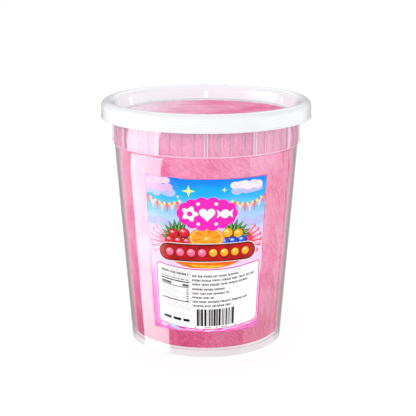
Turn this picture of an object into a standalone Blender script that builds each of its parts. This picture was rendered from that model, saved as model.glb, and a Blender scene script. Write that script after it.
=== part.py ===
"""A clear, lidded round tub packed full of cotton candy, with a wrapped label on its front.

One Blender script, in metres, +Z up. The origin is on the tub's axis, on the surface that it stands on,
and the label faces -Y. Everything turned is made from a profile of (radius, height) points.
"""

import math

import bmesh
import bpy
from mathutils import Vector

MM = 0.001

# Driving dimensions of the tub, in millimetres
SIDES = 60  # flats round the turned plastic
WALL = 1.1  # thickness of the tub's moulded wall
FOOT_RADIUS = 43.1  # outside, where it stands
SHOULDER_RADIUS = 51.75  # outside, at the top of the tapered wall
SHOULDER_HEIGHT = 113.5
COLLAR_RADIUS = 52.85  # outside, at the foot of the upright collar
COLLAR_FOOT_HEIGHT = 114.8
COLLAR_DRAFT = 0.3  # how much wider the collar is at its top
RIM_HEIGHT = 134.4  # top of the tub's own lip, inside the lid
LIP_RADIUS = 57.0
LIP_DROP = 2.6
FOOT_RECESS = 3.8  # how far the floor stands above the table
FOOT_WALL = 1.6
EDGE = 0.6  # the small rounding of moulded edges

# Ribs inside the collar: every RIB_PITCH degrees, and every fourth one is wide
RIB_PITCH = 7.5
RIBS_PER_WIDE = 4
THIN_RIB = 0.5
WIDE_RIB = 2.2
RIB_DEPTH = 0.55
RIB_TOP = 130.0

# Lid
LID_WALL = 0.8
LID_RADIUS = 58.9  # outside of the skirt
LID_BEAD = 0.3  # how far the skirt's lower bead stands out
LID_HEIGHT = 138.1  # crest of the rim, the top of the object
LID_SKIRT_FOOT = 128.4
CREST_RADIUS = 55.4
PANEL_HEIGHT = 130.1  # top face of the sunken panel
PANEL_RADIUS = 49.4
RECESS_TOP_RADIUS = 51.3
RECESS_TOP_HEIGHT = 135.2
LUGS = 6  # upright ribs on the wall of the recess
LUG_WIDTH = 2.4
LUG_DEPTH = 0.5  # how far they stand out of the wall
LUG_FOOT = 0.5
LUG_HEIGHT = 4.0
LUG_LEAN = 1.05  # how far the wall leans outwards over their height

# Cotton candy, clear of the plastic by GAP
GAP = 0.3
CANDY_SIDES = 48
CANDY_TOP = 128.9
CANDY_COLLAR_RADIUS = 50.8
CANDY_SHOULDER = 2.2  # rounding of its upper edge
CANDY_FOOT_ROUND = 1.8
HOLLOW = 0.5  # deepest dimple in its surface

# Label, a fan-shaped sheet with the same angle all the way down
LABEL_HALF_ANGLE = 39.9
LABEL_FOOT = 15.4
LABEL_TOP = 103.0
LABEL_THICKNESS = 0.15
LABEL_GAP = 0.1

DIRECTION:
Reproduce the listing in full. Keep it exactly as written.

TASK OUTPUT:
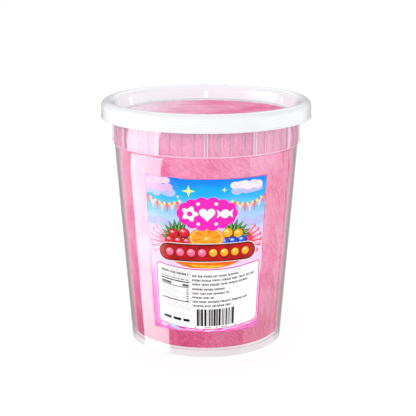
Turn this picture of an object into a standalone Blender script that builds each of its parts. This picture was rendered from that model, saved as model.glb, and a Blender scene script. Write that script after it.
=== part.py ===
"""A clear, lidded round tub packed full of cotton candy, with a wrapped label on its front.

One Blender script, in metres, +Z up. The origin is on the tub's axis, on the surface that it stands on,
and the label faces -Y. Everything turned is made from a profile of (radius, height) points.
"""

import math

import bmesh
import bpy
from mathutils import Vector

MM = 0.001

# Driving dimensions of the tub, in millimetres
SIDES = 60  # flats round the turned plastic
WALL = 1.1  # thickness of the tub's moulded wall
FOOT_RADIUS = 43.1  # outside, where it stands
SHOULDER_RADIUS = 51.75  # outside, at the top of the tapered wall
SHOULDER_HEIGHT = 113.5
COLLAR_RADIUS = 52.85  # outside, at the foot of the upright collar
COLLAR_FOOT_HEIGHT = 114.8
COLLAR_DRAFT = 0.3  # how much wider the collar is at its top
RIM_HEIGHT = 134.4  # top of the tub's own lip, inside the lid
LIP_RADIUS = 57.0
LIP_DROP = 2.6
FOOT_RECESS = 3.8  # how far the floor stands above the table
FOOT_WALL = 1.6
EDGE = 0.6  # the small rounding of moulded edges

# Ribs inside the collar: every RIB_PITCH degrees, and every fourth one is wide
RIB_PITCH = 7.5
RIBS_PER_WIDE = 4
THIN_RIB = 0.5
WIDE_RIB = 2.2
RIB_DEPTH = 0.55
RIB_TOP = 130.0

# Lid
LID_WALL = 0.8
LID_RADIUS = 58.9  # outside of the skirt
LID_BEAD = 0.3  # how far the skirt's lower bead stands out
LID_HEIGHT = 138.1  # crest of the rim, the top of the object
LID_SKIRT_FOOT = 128.4
CREST_RADIUS = 55.4
PANEL_HEIGHT = 130.1  # top face of the sunken panel
PANEL_RADIUS = 49.4
RECESS_TOP_RADIUS = 51.3
RECESS_TOP_HEIGHT = 135.2
LUGS = 6  # upright ribs on the wall of the recess
LUG_WIDTH = 2.4
LUG_DEPTH = 0.5  # how far they stand out of the wall
LUG_FOOT = 0.5
LUG_HEIGHT = 4.0
LUG_LEAN = 1.05  # how far the wall leans outwards over their height

# Cotton candy, clear of the plastic by GAP
GAP = 0.3
CANDY_SIDES = 48
CANDY_TOP = 128.9
CANDY_COLLAR_RADIUS = 50.8
CANDY_SHOULDER = 2.2  # rounding of its upper edge
CANDY_FOOT_ROUND = 1.8
HOLLOW = 0.5  # deepest dimple in its surface

# Label, a fan-shaped sheet with the same angle all the way down
LABEL_HALF_ANGLE = 39.9
LABEL_FOOT = 15.4
LABEL_TOP = 103.0
LABEL_THICKNESS = 0.15
LABEL_GAP = 0.1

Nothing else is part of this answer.